REPUBLIKA.CO.ID, JAKARTA -- Yayasan Lembaga Konsumen Indonesia (YLKI) masih sering menerima keluhan dari nasabah financial technology (fintech) khususnya peer-to-peer lending atau pinjaman daring. Keluhan utama yaitu terkait penyedotan data pribadi.
"Pinjaman daring menduduki ranking ketiga yang dikeluhkan masyarakat di 2018 menyusul keluhan soal perbankan dan perumahan," ujar Ketua YLKI, Tulus Abadi, Selasa (16/7).
Untuk itu, YLKI mendorong penguatan pengawasan oleh regulator. Untuk menekan kasus penyalahgunaan data nasabah ini, menurut Tulus, diperlukan regulasi yang kuat khususnya Undang Undang Perlindungan Data Pribadi.
Tulus melihat regulasi terkait perlindungan data nasabah oleh regulator selama ini masih sangat lemah. Bahkan regulator terkesan membiarkan berlangsungnya praktik pinjaman daring oleh fintech ilegal.

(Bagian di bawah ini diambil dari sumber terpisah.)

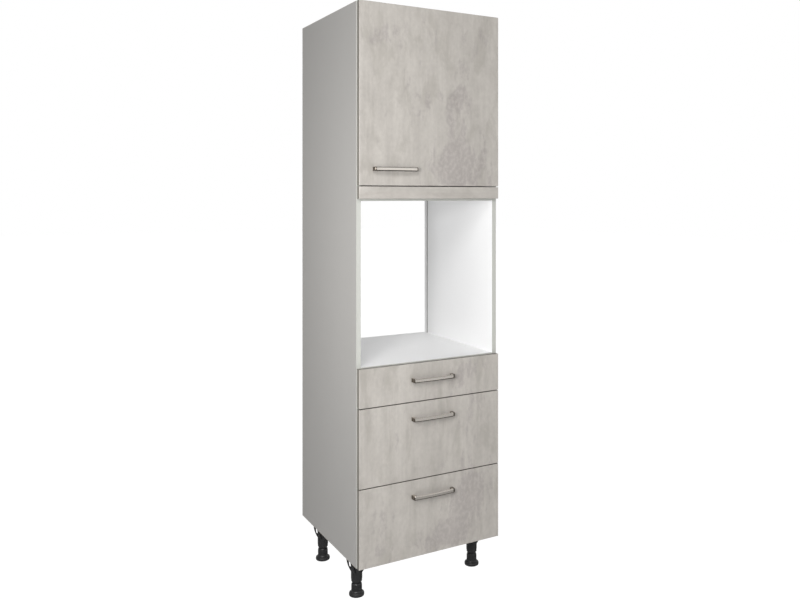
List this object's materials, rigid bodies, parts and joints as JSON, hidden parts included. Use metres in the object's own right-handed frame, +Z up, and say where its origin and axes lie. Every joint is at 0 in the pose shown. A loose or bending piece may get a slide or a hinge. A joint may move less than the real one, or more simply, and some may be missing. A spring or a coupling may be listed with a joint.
{
  "type": "tall oven housing unit",
  "caption": "Tall kitchen cabinet for a built-in oven: hinged door above an open niche, pull-out drawers with bow handles below it, adjustable legs.",
  "frame": {"origin": "on the floor, under the middle of the outer size, the handles' projection included", "axes": "+Z up, -Y towards the front, +X to the right as seen from the front"},
  "size_m": [0.6, 0.609, 2.19],
  "materials": {
    "side_board": "grey melamine outside, white melamine inside",
    "white_board": "white melamine, satin",
    "front_board": "light grey concrete decor, matt",
    "handle_steel": "brushed, stainless look",
    "plated_steel": "zinc or nickel plated",
    "drawer_steel": "white powder coat",
    "leg_plastic": "black, satin",
    "bumper_plastic": "clear soft plastic",
    "dowel_wood": "plain beech"
  },
  "bodies": {
    "carcass": {"side_left": "side_board", "side_right": "side_board", "top_panel": "white_board", "bottom_panel": "white_board", "niche_floor": "white_board", "niche_ceiling": "white_board", "filler_panel": "front_board", "filler_brackets": "plated_steel", "back_upper": "white_board", "back_lower": "white_board", "wall_rail": "white_board", "upper_shelf": "white_board", "shelf_pins": "plated_steel", "dowels": "dowel_wood", "hinge_plates": "plated_steel", "hinge_arms": "plated_steel", "drawer_1_runner_cabinet": "plated_steel", "drawer_2_runner_cabinet": "plated_steel", "drawer_3_runner_cabinet": "plated_steel", "leg_mount_front_left": "leg_plastic", "leg_mount_front_right": "leg_plastic", "leg_mount_rear_left": "leg_plastic", "leg_mount_rear_right": "leg_plastic"},
    "foot_front_left": {"foot_front_left": "leg_plastic"},
    "foot_front_right": {"foot_front_right": "leg_plastic"},
    "foot_rear_left": {"foot_rear_left": "leg_plastic"},
    "foot_rear_right": {"foot_rear_right": "leg_plastic"},
    "hinge_outer": {"hinge_outer_links": "plated_steel"},
    "hinge_inner": {"hinge_inner_links": "plated_steel"},
    "door": {"door_panel": "front_board", "door_handle": "handle_steel", "door_bumpers": "bumper_plastic", "hinge_cups": "plated_steel"},
    "drawer_1": {"drawer_1_front": "front_board", "drawer_1_handle": "handle_steel", "drawer_1_sides": "drawer_steel", "drawer_1_base": "white_board", "drawer_1_back": "white_board", "drawer_1_brackets": "plated_steel", "drawer_1_runner_drawer": "plated_steel"},
    "runner_1": {"drawer_1_runner_middle": "plated_steel"},
    "drawer_2": {"drawer_2_front": "front_board", "drawer_2_handle": "handle_steel", "drawer_2_sides": "drawer_steel", "drawer_2_base": "white_board", "drawer_2_back": "white_board", "drawer_2_brackets": "plated_steel", "drawer_2_runner_drawer": "plated_steel", "drawer_2_rods": "plated_steel"},
    "runner_2": {"drawer_2_runner_middle": "plated_steel"},
    "drawer_3": {"drawer_3_front": "front_board", "drawer_3_handle": "handle_steel", "drawer_3_sides": "drawer_steel", "drawer_3_base": "white_board", "drawer_3_back": "white_board", "drawer_3_brackets": "plated_steel", "drawer_3_runner_drawer": "plated_steel", "drawer_3_rods": "plated_steel"},
    "runner_3": {"drawer_3_runner_middle": "plated_steel"}
  },
  "joints": [
    {"name": "outer_links", "type": "hinge", "parent": "carcass", "child": "hinge_outer", "pos_m": [0.2636, -0.2375, 1.858], "axis": [0, 0, 1], "range_deg": [-29.9, 0]},
    {"name": "door_hinge", "type": "hinge", "parent": "hinge_outer", "child": "door", "pos_m": [0.2876, -0.2595, 1.858], "axis": [0, 0, 1], "range_deg": [0, 124.8]},
    {"name": "inner_links", "type": "hinge", "parent": "carcass", "child": "hinge_inner", "pos_m": [0.2571, -0.2545, 1.858], "axis": [0, 0, 1], "range_deg": [-20.6, 0]},
    {"name": "drawer_1_slide", "type": "slide", "parent": "carcass", "child": "drawer_1", "axis": [0, -1, 0], "range_m": [0, 0.45]},
    {"name": "runner_1_slide", "type": "slide", "parent": "carcass", "child": "runner_1", "axis": [0, -1, 0], "range_m": [0, 0.226]},
    {"name": "drawer_2_slide", "type": "slide", "parent": "carcass", "child": "drawer_2", "axis": [0, -1, 0], "range_m": [0, 0.45]},
    {"name": "runner_2_slide", "type": "slide", "parent": "carcass", "child": "runner_2", "axis": [0, -1, 0], "range_m": [0, 0.226]},
    {"name": "drawer_3_slide", "type": "slide", "parent": "carcass", "child": "drawer_3", "axis": [0, -1, 0], "range_m": [0, 0.45]},
    {"name": "runner_3_slide", "type": "slide", "parent": "carcass", "child": "runner_3", "axis": [0, -1, 0], "range_m": [0, 0.226]},
    {"name": "foot_front_left_height", "type": "slide", "parent": "carcass", "child": "foot_front_left", "axis": [0, 0, -1], "range_m": [0, 0.02]},
    {"name": "foot_front_right_height", "type": "slide", "parent": "carcass", "child": "foot_front_right", "axis": [0, 0, -1], "range_m": [0, 0.02]},
    {"name": "foot_rear_left_height", "type": "slide", "parent": "carcass", "child": "foot_rear_left", "axis": [0, 0, -1], "range_m": [0, 0.02]},
    {"name": "foot_rear_right_height", "type": "slide", "parent": "carcass", "child": "foot_rear_right", "axis": [0, 0, -1], "range_m": [0, 0.02]}
  ],
  "couplings": [
    {"joint": "outer_links", "follows": "door_hinge", "ratio": -0.23878},
    {"joint": "inner_links", "follows": "door_hinge", "ratio": -0.16426},
    {"joint": "runner_1_slide", "follows": "drawer_1_slide", "ratio": 0.5},
    {"joint": "runner_2_slide", "follows": "drawer_2_slide", "ratio": 0.5},
    {"joint": "runner_3_slide", "follows": "drawer_3_slide", "ratio": 0.5}
  ]
}
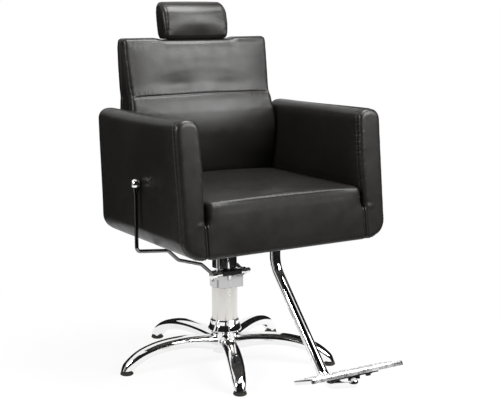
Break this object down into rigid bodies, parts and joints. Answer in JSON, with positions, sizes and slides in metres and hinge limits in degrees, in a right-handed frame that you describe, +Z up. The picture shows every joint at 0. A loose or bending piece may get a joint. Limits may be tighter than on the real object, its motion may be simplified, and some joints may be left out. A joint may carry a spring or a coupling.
{
  "type": "salon threading chair",
  "caption": "Upholstered salon chair for eyebrow threading: seat with arms, reclining back, sliding headrest, hydraulic pump with hand lever, star base, bar footrest.",
  "frame": {"origin": "on the floor, on the pump's vertical axis", "axes": "+Z up, -Y the way the sitter faces, +X towards the sitter's left"},
  "size_m": [0.6495, 0.9447, 1.0147],
  "materials": {
    "base_chrome": "polished",
    "glide_rubber": "matte",
    "bush_bronze": "machined",
    "pump_steel": "machined",
    "column_satin": "satin",
    "head_chrome": "polished",
    "housing_black": "gloss",
    "lever_chrome": "polished",
    "neck_chrome": "dark polished",
    "bracket_black": "satin powder coat",
    "pin_steel": "ground",
    "spring_black": "gloss",
    "rod_chrome": "hard chrome",
    "release_black": "satin",
    "board_wood": "raw plywood",
    "seat_leather": "soft sheen",
    "back_leather": "soft sheen",
    "head_leather": "soft sheen",
    "footrest_chrome": "polished",
    "tread_steel": "ribbed, polished",
    "guide_steel": "satin",
    "liner_nylon": "matte",
    "stem_chrome": "polished"
  },
  "bodies": {
    "base": {"star_base": "base_chrome", "glides": "glide_rubber", "glide_nuts": "base_chrome", "collar_ring": "base_chrome", "swivel_bush": "bush_bronze", "thrust_washer": "bush_bronze"},
    "pump": {"pump_cylinder": "pump_steel", "retaining_nut": "pump_steel", "column_shroud": "column_satin", "pump_head": "head_chrome", "clamp_screw": "head_chrome", "gland_nut": "head_chrome", "shaft_housing": "housing_black"},
    "lever": {"lever_shaft": "lever_chrome", "lever_rod": "lever_chrome", "return_arm": "lever_chrome", "knob_ferrule": "lever_chrome", "lever_knob": "lever_chrome"},
    "seat": {"ram": "pump_steel", "ram_piston": "pump_steel", "neck_sleeve": "neck_chrome", "mounting_plate": "bracket_black", "seat_board": "board_wood", "arm_frame_left": "board_wood", "arm_frame_right": "board_wood", "arm_pad_left": "seat_leather", "arm_pad_right": "seat_leather", "seat_cushion": "seat_leather", "footrest_socket": "bracket_black", "footrest_tube": "footrest_chrome", "footrest_end_cap": "footrest_chrome", "footrest_crossbar": "footrest_chrome", "foot_plate": "footrest_chrome", "tread_sheet": "tread_steel", "seat_hinge_left": "bracket_black", "seat_hinge_right": "bracket_black", "hinge_pins": "pin_steel", "gas_cylinder": "spring_black", "spring_saddles": "bracket_black", "release_head": "spring_black", "release_bracket": "bracket_black"},
    "back": {"back_board": "board_wood", "back_lower_cushion": "back_leather", "back_upper_cushion": "back_leather", "back_rear_panel": "back_leather", "back_hinge_left": "bracket_black", "back_hinge_right": "bracket_black", "back_crank": "bracket_black", "headrest_guide": "guide_steel", "guide_liner": "liner_nylon"},
    "headrest": {"headrest_stem": "stem_chrome", "headrest_core": "board_wood", "headrest_pad": "head_leather"},
    "gas_rod": {"gas_rod": "rod_chrome"},
    "release_lever": {"release_lever": "release_black"}
  },
  "joints": [
    {"name": "swivel", "type": "hinge", "parent": "base", "child": "pump", "pos_m": [0, 0, 0.1], "axis": [0, 0, 1], "continuous": true},
    {"name": "lift", "type": "slide", "parent": "pump", "child": "seat", "axis": [0, 0, 1], "range_m": [0, 0.12]},
    {"name": "lever_press", "type": "hinge", "parent": "pump", "child": "lever", "pos_m": [0, -0.036, 0.264], "axis": [1, 0, 0], "range_deg": [0, 25], "stiffness_Nm_per_rad": 1.5, "springref_deg": -22.92},
    {"name": "recline", "type": "hinge", "parent": "seat", "child": "back", "pos_m": [0, 0.165, 0.44], "axis": [-1, 0, 0], "range_deg": [0, 45]},
    {"name": "headrest_slide", "type": "slide", "parent": "back", "child": "headrest", "axis": [0, 0, 1], "range_m": [0, 0.1]},
    {"name": "gas_spring_stroke", "type": "slide", "parent": "seat", "child": "gas_rod", "axis": [0, -1, 0], "range_m": [0, 0.0575]},
    {"name": "release_press", "type": "hinge", "parent": "seat", "child": "release_lever", "pos_m": [0.125, -0.073, 0.36785], "axis": [-1, 0, 0], "range_deg": [0, 12], "stiffness_Nm_per_rad": 0.6, "springref_deg": -17.19}
  ],
  "couplings": [
    {"joint": "gas_spring_stroke", "follows": "recline", "m_per_rad": 0.0731}
  ]
}
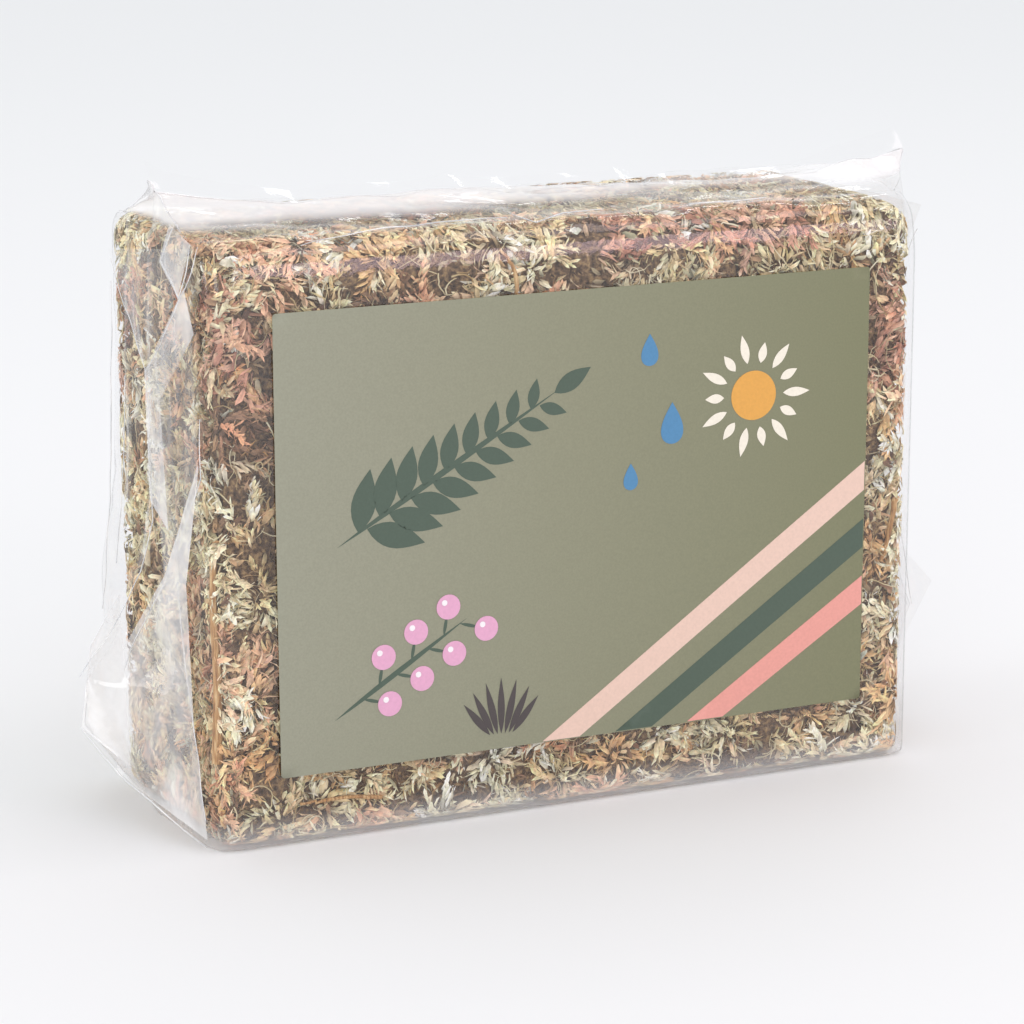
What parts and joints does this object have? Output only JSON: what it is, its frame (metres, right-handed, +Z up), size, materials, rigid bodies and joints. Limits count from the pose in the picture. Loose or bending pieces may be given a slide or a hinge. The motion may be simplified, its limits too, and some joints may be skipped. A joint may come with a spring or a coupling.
{
  "type": "bagged sphagnum moss block",
  "caption": "Pressed block of dried long-fibre sphagnum moss in a clear film bag with end folds, a top seal and a blank printed front label.",
  "frame": {"origin": "on the ground under the middle of the bag, bag standing on its narrow long side", "axes": "+X along the block's length, +Y from the labelled front to the back, +Z up"},
  "size_m": [0.188, 0.0562, 0.1278],
  "materials": {
    "pressed_buff_moss": "dry, matt, crumbly plant fibre",
    "rose_moss": "dry, matt plant fibre",
    "straw_moss": "dry, matt plant fibre",
    "brown_moss": "dry, matt plant fibre",
    "stem_wood": "dry bark",
    "clear_film": "clear thin polyethylene film, glossy, slightly milky",
    "printed_label": "printed satin paper"
  },
  "bodies": {
    "root": {"back_stem": "stem_wood", "bag": "clear_film", "brown_moss_1": "brown_moss", "brown_moss_2": "brown_moss", "brown_moss_3": "brown_moss", "brown_moss_4": "brown_moss", "brown_twig": "stem_wood", "label": "printed_label", "moss_block": "pressed_buff_moss", "red_twig": "stem_wood", "rose_moss_1": "rose_moss", "rose_moss_10": "rose_moss", "rose_moss_11": "rose_moss", "rose_moss_2": "rose_moss", "rose_moss_3": "rose_moss", "rose_moss_4": "rose_moss", "rose_moss_5": "rose_moss", "rose_moss_6": "rose_moss", "rose_moss_7": "rose_moss", "rose_moss_8": "rose_moss", "rose_moss_9": "rose_moss", "straw_moss_1": "straw_moss", "straw_moss_10": "straw_moss", "straw_moss_11": "straw_moss", "straw_moss_12": "straw_moss", "straw_moss_2": "straw_moss", "straw_moss_3": "straw_moss", "straw_moss_4": "straw_moss", "straw_moss_5": "straw_moss", "straw_moss_6": "straw_moss", "straw_moss_7": "straw_moss", "straw_moss_8": "straw_moss", "straw_moss_9": "straw_moss", "straw_stalk": "stem_wood", "woody_stem": "stem_wood"}
  },
  "joints": []
}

Selain itu, lanjut Tulus, sinergi antar regulator belum kuat khususnya dalam penegakan hukum. Padahal, tidak sedikit pelaku usaha usaha pinjaman daring yang menjadikan konsumen sebagai obyek sapi perah. Mereka menjadikan data pribadi sebagai jaminan dan teror bagi konsumen.
Tulus mengakui, maraknya kasus teror tersebut salah satu faktornya disebabkan oleh rendahnya literasi digital. Konsumen tidak menyadari bahwa data pribadinya digunakan sebagai jaminan.
"Konsumen tidak membaca syarat dan ketentuan yang berlaku. Kalau pun membaca, konsumen tidak paham akan isi dan substansinya," tutur Tulus.